2. The process of claim 1 wherein step 1 comprises creating a replacement printed circuit board with said replacement circuit formed thereon, and mounting said replacement printed circuit board on said printed circuit board of said target modem, and wherein the step of creating said replacement circuit comprises mounting a microprocessor, voltage regulator, flash memory of a suitable size for DOCSIS 2.0 applications, DRAM of a suitable size for DOCSIS 2.0 applications and media access control prepackaged integrated circuits on said replacement printed circuit board and forming conductive traces on said replacement printed circuit board to connect said integrated circuits together suitably to form a circuit which has connection points which when suitably connected to appropriate predetermined points on said printed circuit board of said target modem, makes a cable modem that is compliant with DOCSIS 2.0.

3. The process of claim 1 wherein step 1 comprises creating a replacement printed circuit board and mounting said replacement printed circuit board on said printed circuit board of said target modem, and wherein the step of creating said replacement printed circuit board comprises mounting a multichip module having therein a plurality of integrated circuit die which include a microprocessor, a voltage regulator, a flash memory of a suitable size for DOCSIS 2.0 applications, DRAM of a suitable size for DOCSIS 2.0 applications and media access control integrated circuit die, all mounted on a support structure of said multichip module, said die having connection pads thereon which are suitably electrically connected together to form a circuit which has connection points on said multi-chip module which are connected electrically to connection points on said replacement circuit board, which, when suitably connected to appropriate predetermined points on said printed circuit board of said target modem, makes a cable modem that is compliant with DOCSIS 2.0.

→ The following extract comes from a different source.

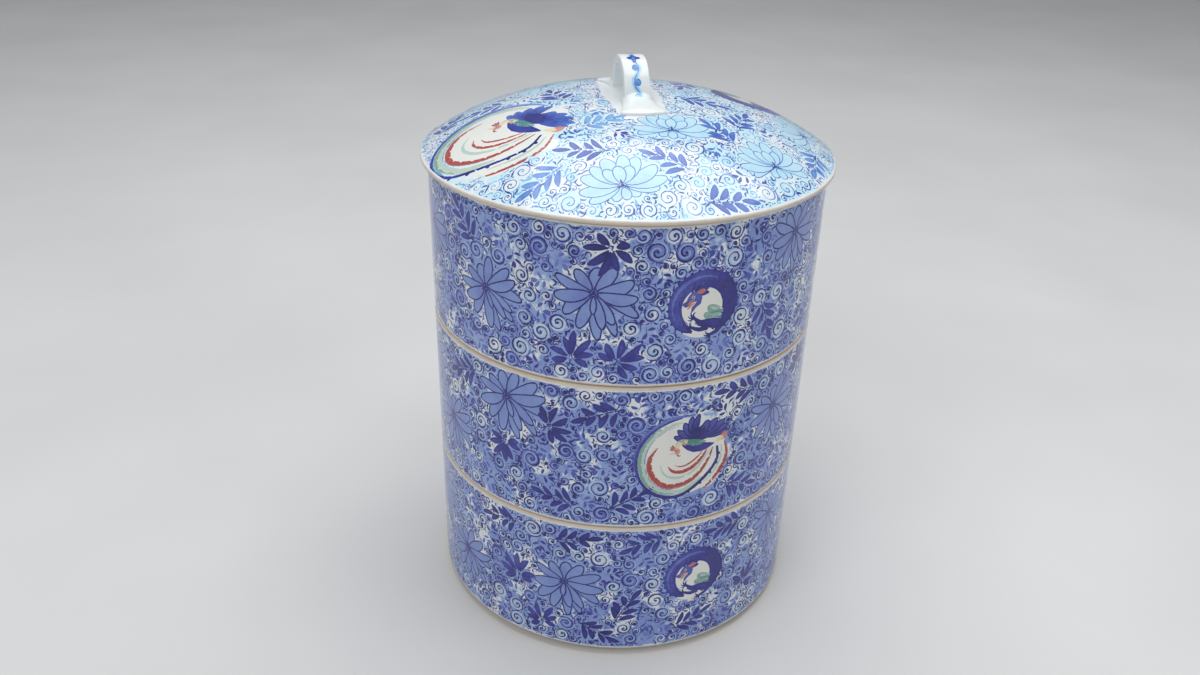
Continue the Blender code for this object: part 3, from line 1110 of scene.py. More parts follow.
def flat_cap(piece, z):
    """Select the round flat face on the axis at a height."""
    def on_cap(middle, face):
        return abs(middle.z - z) < SAME_PLACE and middle.xy.length < ON_AXIS

    bpy.ops.mesh.select_mode(type="FACE")
    select_where(piece, "faces", on_cap)


def box_shell(name, low, rim):
    """A box hollowed from a cylinder, with its outer wall left open for the painted surface."""
    shoulder = low + FOOT_DEPTH
    floor_z = low + FOOT_RECESS + FLOOR
    bpy.ops.object.select_all(action="DESELECT")
    bpy.ops.mesh.primitive_cylinder_add(
        vertices=COLUMNS,
        radius=BODY_RADIUS,
        depth=rim - shoulder,
        location=(0.0, 0.0, (rim + shoulder) / 2),
    )
    shell = bpy.context.object
    shell.name = name
    bpy.ops.object.transform_apply(location=True, rotation=True, scale=True)
    bpy.ops.object.mode_set(mode="EDIT")

    flat_cap(shell, rim)
    bpy.ops.mesh.inset(thickness=WALL)
    extrude(floor_z - rim)

    flat_cap(shell, shoulder)
    bpy.ops.mesh.inset(thickness=BODY_RADIUS - NEST_RADIUS)
    extrude(-FOOT_DEPTH)
    bpy.ops.mesh.inset(thickness=FOOT_RING)
    extrude(FOOT_RECESS)

    inner = BODY_RADIUS - WALL
    for radius, z, offset, segments in (
        (inner, floor_z, COVE, 8),
        (inner, rim, EDGE_ROUND, 4),
        (BODY_RADIUS, rim, EDGE_ROUND, 5),
        (BODY_RADIUS, shoulder, EDGE_ROUND, 5),
        (NEST_RADIUS, low, FOOT_ROUND, 3),
        (NEST_RADIUS - FOOT_RING, low, FOOT_ROUND, 3),
    ):
        ring_edges(shell, radius, z)
        bpy.ops.mesh.bevel(offset=offset, segments=segments, affect="EDGES")
    for z in (floor_z, low + FOOT_RECESS):
        flat_cap(shell, z)
        bpy.ops.mesh.inset(thickness=CAP_MARGIN)

    def on_outer_wall(middle, face):
        heights = [corner.co.z for corner in face.verts]
        return middle.xy.length > BODY_RADIUS - ON_AXIS and max(heights) - min(heights) > TALL_FACE

    select_where(shell, "faces", on_outer_wall)
    bpy.ops.mesh.delete(type="FACE")
    stop_editing()
    return shell


def dome_height(r):
    """Height of the dome's outer surface at a radius."""
    return LID_SEAT + LID_EDGE + LID_RISE * (1.0 - (r / LID_RADIUS) ** LID_CURVE)


def arc(centre, radius, start, end, steps):
    """Points (r, z) on an arc between two angles in degrees."""
    points = []
    for step in range(steps + 1):
        angle = math.radians(start + (end - start) * step / steps)
        points.append((centre[0] + radius * math.cos(angle), centre[1] + radius * math.sin(angle)))
    return points


def lid_shell(name):
    """The lid's edge, flange and hollow underside, spun from a profile and open on top."""
    edge_inner = LID_RADIUS - LID_EDGE_ROUND
    edge_top = LID_SEAT + LID_EDGE
    half_flange = FLANGE_THICKNESS / 2
    flange_inner = NEST_RADIUS - FLANGE_THICKNESS
    profile = [
        (edge_inner, dome_height(edge_inner)),
        (LID_RADIUS - 0.0002, edge_top - 0.0001),
        (LID_RADIUS, edge_top - LID_EDGE_ROUND / 2),
    ]
    profile += arc((edge_inner, LID_SEAT + LID_EDGE_ROUND), LID_EDGE_ROUND, 0, -90, 4)
    profile += [(NEST_RADIUS + FLANGE_BREAK, LID_SEAT), (NEST_RADIUS, LID_SEAT - FLANGE_BREAK)]
    end = (NEST_RADIUS - half_flange, LID_SEAT + half_flange - FLANGE_DEPTH)
    profile += arc(end, half_flange, 0, -180, 12)
    for step in range(UNDERSIDE_STEPS, -1, -1):
        r = flange_inner * step / UNDERSIDE_STEPS
        profile.append((r, dome_height(r) - LID_THICKNESS))

    mesh = bpy.data.meshes.new(name)
    edges = [(index, index + 1) for index in range(len(profile) - 1)]
    mesh.from_pydata([(r, 0.0, z) for r, z in profile], edges, [])
    shell = add_object(name, mesh)
    edit_all(shell)
    bpy.ops.mesh.spin(steps=COLUMNS, angle=math.tau, center=(0, 0, 0), axis=(0, 0, 1))
    weld()
    stop_editing()
    return shell


def close_over(shell, painted, normal_at):
    """Join the painted surface into its shell, weld them and give the painting true normals."""
    while shell.data.uv_layers:
        shell.data.uv_layers.remove(shell.data.uv_layers[0])
    shell.data.uv_layers.new(name="OFBake")
    only(shell)
    painted.select_set(True)
    bpy.ops.object.join()
    edit_all(shell)
    weld()
    bpy.ops.mesh.normals_make_consistent(inside=False)
    stop_editing()
    bpy.ops.object.shade_smooth_by_angle(angle=math.radians(40))
    mesh = shell.data
    normals = [normal_at(vertex.co) for vertex in mesh.vertices]
    unwrap_shell(mesh, [normal.length > 0.5 for normal in normals])
    mesh.normals_split_custom_set_from_vertices(normals)


def unwrap_shell(mesh, on_painting):
    """Map the plain faces above the painting: flat ones in plan, upright ones as bands.

    On the map's top strip the plans lie at the left, the upper sides first, and the bands at
    the right, the inward ones below the outward ones.
    """
    heights = [vertex.co.z for vertex in mesh.vertices]
    bottom = min(heights)
    span = max(heights) - bottom
    layer = mesh.uv_layers["OFBake"]
    for face in mesh.polygons:
        if all(on_painting[index] for index in face.vertices):
            continue
        centre = face.center
        normal = face.normal
        flat = abs(normal.z) > 0.7 or centre.xy.length < ON_AXIS
        left = 0.005 if normal.z > 0.0 else 0.195
        row = 0.81 if normal.xy.dot(centre.xy) < 0.0 else 0.91
        middle = math.atan2(centre.y, centre.x)
        for loop in face.loop_indices:
            point = mesh.vertices[mesh.loops[loop].vertex_index].co
            if flat:
                u = left + 0.18 * (0.5 + point.x / LID_RADIUS / 2)
                v = 0.81 + 0.18 * (0.5 + point.y / LID_RADIUS / 2)
            else:
                swing = (math.atan2(point.y, point.x) - middle + math.pi) % math.tau - math.pi
                u = 0.39 + 0.60 * ((middle + swing) / math.tau + 0.5)
                v = row + 0.08 * (point.z - bottom) / span
            layer.uv[loop].vector = (clamp(u), v)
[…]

4. The process of claim 1 wherein the step of creating said replacement circuit accomplished in step 1 comprises mounting all the integrated circuits needed to implement said replacement circuit for a DOCSIS 2.0 compliant cable modem on the motherboard of said target modem in the locations where integrated circuits of said target modem are no longer needed and have been removed, and making suitable connections between said integrated circuits of said replacement circuit to form said replacement circuit and forming interconnection pads on said motherboard of said target modem, and wherein step 2 includes making electrical connection between said interconnection pads of said replacement circuit formed on said motherboard to the appropriate sides of said break points.

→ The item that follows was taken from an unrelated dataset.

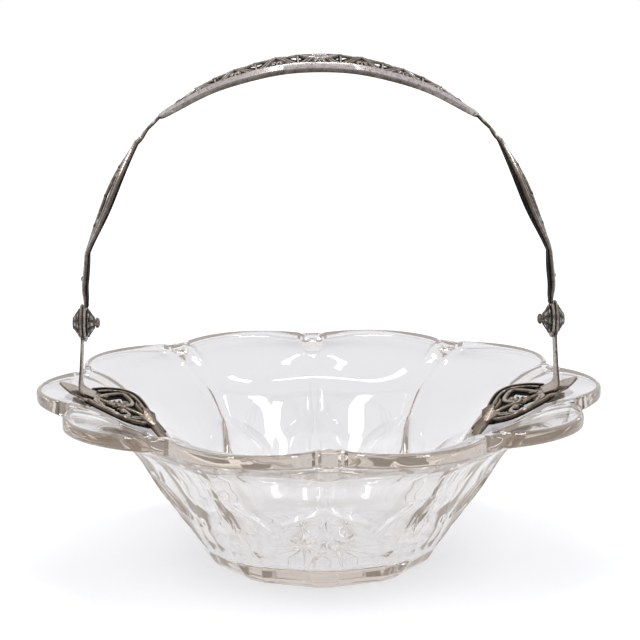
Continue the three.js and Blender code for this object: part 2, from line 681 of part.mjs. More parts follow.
// A nut that stands on its origin, with its bore.
function nutGeometry(bore) {
  const corners = steps(NUT_SIDES).slice(0, -1).map((share) => {
    const turn = 2 * Math.PI * share;
    return new THREE.Vector2(Math.cos(turn), Math.sin(turn)).multiplyScalar(NUT_RADIUS);
  });
  const shape = new THREE.Shape(corners);
  shape.holes.push(new THREE.Path().absarc(0, 0, bore, 0, 2 * Math.PI, true));
  return new THREE.ExtrudeGeometry(shape, { depth: NUT, bevelEnabled: false, curveSegments: BORE_SIDES });
}

// Stud, two washers and nut of one mount, in order along the stud.
function fasteners(sideName, side) {
  const { origin, turn } = studFrame(side);
  const bore = STUD_RADIUS + GAP;
  const leatherFoot = -WASHER_SEAT - LEATHER;
  const washerFoot = leatherFoot - GAP - WASHER;
  const nutFoot = washerFoot - GAP - NUT;
  const studTop = glassThickness(studShare) + SEAT_GAP + PLATE - GAP / 2;
  const stud = rod(STUD_RADIUS, nutFoot - STUD_END, studTop);
  const leather = turned(ringCorners(bore, LEATHER_RADIUS, LEATHER), WASHER_SIDES);
  const washer = turned(ringCorners(bore, WASHER_RADIUS, WASHER), WASHER_SIDES);
  const pieces = [
    piece(`${sideName}_stud`, stud, BRASS),
    piece(`${sideName}_leather_washer`, leather.translate(0, 0, leatherFoot), LEATHER_FINISH),
    piece(`${sideName}_metal_washer`, washer.translate(0, 0, washerFoot), BRASS),
    piece(`${sideName}_nut`, nutGeometry(bore).translate(0, 0, nutFoot), BRASS),
  ];
  for (const mesh of pieces) {
    mesh.position.copy(origin);
    mesh.quaternion.copy(turn);
  }
  return pieces;
}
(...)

5. A process for refurbishing target modems to render said target modems compliant with DOCSIS 2.0, comprising the steps:

1) removing a control microprocessor integrated circuit and any other integrated circuits that are needed to implement the media access control protocol of said target modem;

2) physically mounting a replacement printed circuit board at the location where said integrated circuits were removed in step 1, said replacement printed circuit board having mounted thereon and suitably connected all circuitry thereon which is necessary to performs the functions necessary to be compliant with DOCSIS 2.0;

3) breaking connections on a printed circuit board of said target modem at all points necessary to supply signals to circuits on said replacement printed circuit board and to supply signals from circuits on said replacement printed circuit board to circuits or apparatus on said printed circuit board of said target modem so as to cause said circuits on said replacement printed circuit board to perform DOCSIS 2.0 compliant functions and supply signals to the appropriate places on said printed circuit board of said target modem so as to use circuits and apparatus on said printed circuit board of said target modem which can still be used in DOCSIS 2.0 compliant modems;

4) making electrical connections in any way between the predetermined points of circuitry on said replacement printed circuit board and appropriate points on said printed circuit board of said target modem so as to complete the circuitry of a functional DOCSIS 2.0 compliant cable modem.

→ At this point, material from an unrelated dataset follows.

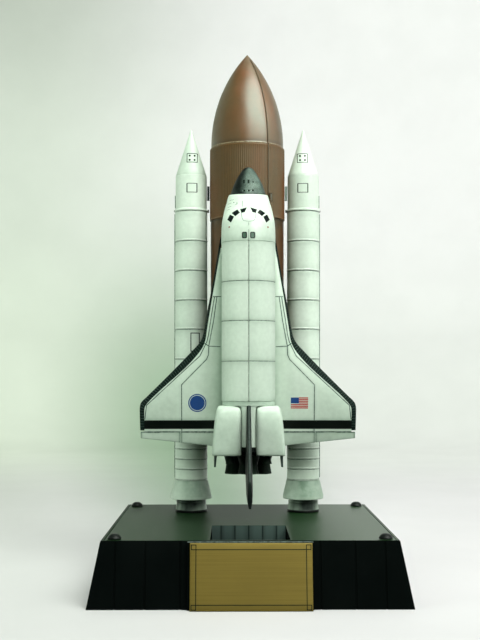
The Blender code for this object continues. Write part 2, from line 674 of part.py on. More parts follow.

6. A DOCSIS 2.0 compliant cable modem made from a cable modem which is not compliant with DOCSIS 2.0 (hereafter a target modem), comprising:

a printed circuit board of said target modem, said printed circuit board including an RF tuner, a SAW filter, a power amplifier, a low pass filter, magnetics for a local area network interface, a voltage regulator, a power on reset circuit, surge protectors, various discrete components such as resistors, capacitors and possibly inductors;

an enclosure;

connectors on said enclosure to connect said printed circuit board of said target modem to an Ethernet LAN segment, to a hybrid fiber coaxial cable segment and to a power supply;

an external power supply and wires to connect it to a connector on said enclosure;

light emitting diodes (LED) mounted on said enclosure and connectors to couple said LEDs to said printed circuit board; and

a replacement circuit board having circuitry formed thereon which replaces predetermined circuits of said printed circuit board of said target modem to perform functions of a cable modem in a manner compliant with DOCSIS 2.0, said replacement circuit board physically mounted to said printed circuit board of said target modem and electrically connected to predetermined points of said printed circuit board of said target modem so as to create a cable modem which is compliant with DOCSIS 2.0 and which re-uses said RF tuner, a SAW filter, a power amplifier, a low pass filter, magnetics for a local area network interface, a voltage regulator, a power on reset circuit, surge protectors, various discrete components such as resistors, capacitors and possibly inductors, said enclosure, said connectors, said external power supply, and said LEDs and connectors therefor thereby saving greatly on the expense of fabrication a DOCSIS 2.0 compliant cable modem.